Fabrica_da_Fiat_Chrysler_Automobiles_(FCA)

 フランスの自動車メーカー、ルノーが日産自動車に対して経営統合を迫る中、フィアット・クライスラー・オートモービルズ(FCA)がルノーに対し、経営統合を提案しています。ルノーの筆頭株主であるフランス政府の強力なバックアップを含む統合修正案がFCAから出ていることが漏れ伝えられています。

 両社の株主が株式の50%ずつを持ち合う統合を目指すFCAは、2009年にイタリアのフィアット社側が経営不振にあえぐ米クライスラーに資本参加し、2014年には完全子会社化する形で誕生しました。かつてアメリカの3大自動車メーカーの一角をなしたクライスラー社は現在、登記上の本社はアムステルダム、税務上の本社はロンドンに置く企業になっています。

 イタリア・トリノを本拠地とするアニエッリ家創業のフィアットグループは、1990年代後半から、個人的に取材してきた会社です。故ウンベルト・アニェッリ元社長がフィアット財団会長時代にインタビューしましたがが、イタリアのサッカーチーム、ユベントスのオーナーでもあるアニェッリ一族はトリノに君臨する帝王家といった感がありました。

 アルファロメオやランチアを傘下に収める高級車から大衆車まで網羅する自動車産業だけでなく、鉄道車両まで幅広く手を広げ、当時のウンベルト・アニェッリ氏によれば、フィアットは日本の優れた生産システムや製品開発などで非常に多くを学んだと説明していたことを思い出します。

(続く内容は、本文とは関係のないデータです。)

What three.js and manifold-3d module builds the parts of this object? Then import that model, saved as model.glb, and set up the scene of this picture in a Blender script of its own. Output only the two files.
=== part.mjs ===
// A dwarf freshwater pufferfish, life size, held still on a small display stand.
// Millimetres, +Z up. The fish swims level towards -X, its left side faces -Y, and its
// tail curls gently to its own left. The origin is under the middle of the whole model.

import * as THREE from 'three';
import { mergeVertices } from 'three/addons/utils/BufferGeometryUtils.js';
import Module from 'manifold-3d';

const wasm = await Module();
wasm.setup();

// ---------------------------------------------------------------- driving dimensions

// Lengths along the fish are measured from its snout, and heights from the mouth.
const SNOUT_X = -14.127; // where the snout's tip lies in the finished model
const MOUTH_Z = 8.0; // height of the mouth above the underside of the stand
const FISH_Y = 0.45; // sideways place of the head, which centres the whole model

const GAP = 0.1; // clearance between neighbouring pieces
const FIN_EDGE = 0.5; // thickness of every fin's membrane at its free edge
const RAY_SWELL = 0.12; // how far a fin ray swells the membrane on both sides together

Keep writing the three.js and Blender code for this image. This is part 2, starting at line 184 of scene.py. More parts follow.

 イタリアの基幹産業を支えるフィアットは、様々な経営試練を乗り越えながら、今は、アニェッリ家の血を引くジョン・エルカーン氏が会長を務めています。現在43歳のエルカーン氏の母親は、フィアット家の中心人物だったジャンニ・アニェッリ氏の娘のマルガリータで、父はユダヤ系の作家、若い時から非常に計画的に経営者として育てられた優秀な人物です。

 オーナー系自動車会社という意味では、トヨタにもその性格はありますが、フィアットはさらに色濃いといえます。そのFCAがしかけるフランスの2大自動車メーカーの1つで、仏政府が出資しているルノーに持ちかけられた経営統合話は、両社の統合が実現すれば、世界第3位の自動車メーカーが誕生することになりますが、果たして吉と出るのでしょうか。

 日産、三菱自とのアライアンスを組むルノーにFCAが加われば、4社の総販売台数は1500万台を超え、トヨタやフォルクスワーゲンを抜いて世界首位の連合体となるわけですが、20年前に「規模こそ成功の鍵」といわれた時代は過ぎています。

 今はIT企業との大型連携、完全電動化などで自動車産業は根底からの技術変革が求められており、巨額の開発資金を必要としています。同時に電動自動車では中国の存在感が増す中、非常に選択の難しい時代に入っていることも否定できません。

 大手自動車メーカー同士の過去の経営統合は少なからず失敗に終わっています。ルノー、日産、三菱自の3社はアライアンスレベルで、この20年を生き抜いてきましたが、経営統合のレベルをクリアしているとはいえません。

 クライスラーは、かつて独ダイムラーとの経営統合交渉を進めた経緯があり、結局、その力関係、主導権争いで破綻しています。国の基幹産業の性格の強い自動車産業の経営統合には、様々な制限があります。

 今回のFCAとルノーのケースでは、「超強力なボス(FCAは故セルジオ・マルキオンネ前CEO、ルノーはカルロス・ゴーン氏)に率いられていないため、特定の人物の過大な影響力というリスク要因は制限される」と米ウォールストリートジャーナルは指摘しています。

 しかし、肝心の電動化技術でいえば、超保守的な欧州市場を基盤とするルノーとFCAは遅れをとっており、2社統合だけでは、弱者連合になりかねないという指摘もあります。つまり、2社の目は、電動化で先進技術を持つ日産に向けられていることになります。

 日産はその意味で、他人事ではなく、ルノー・FCAグループは日産との経営統合を織り込んだ形で交渉が進められていると考えるのが妥当でしょう。フランス政府は今回の経営統合が雇用創出を生むことが前提条件であることは確かです。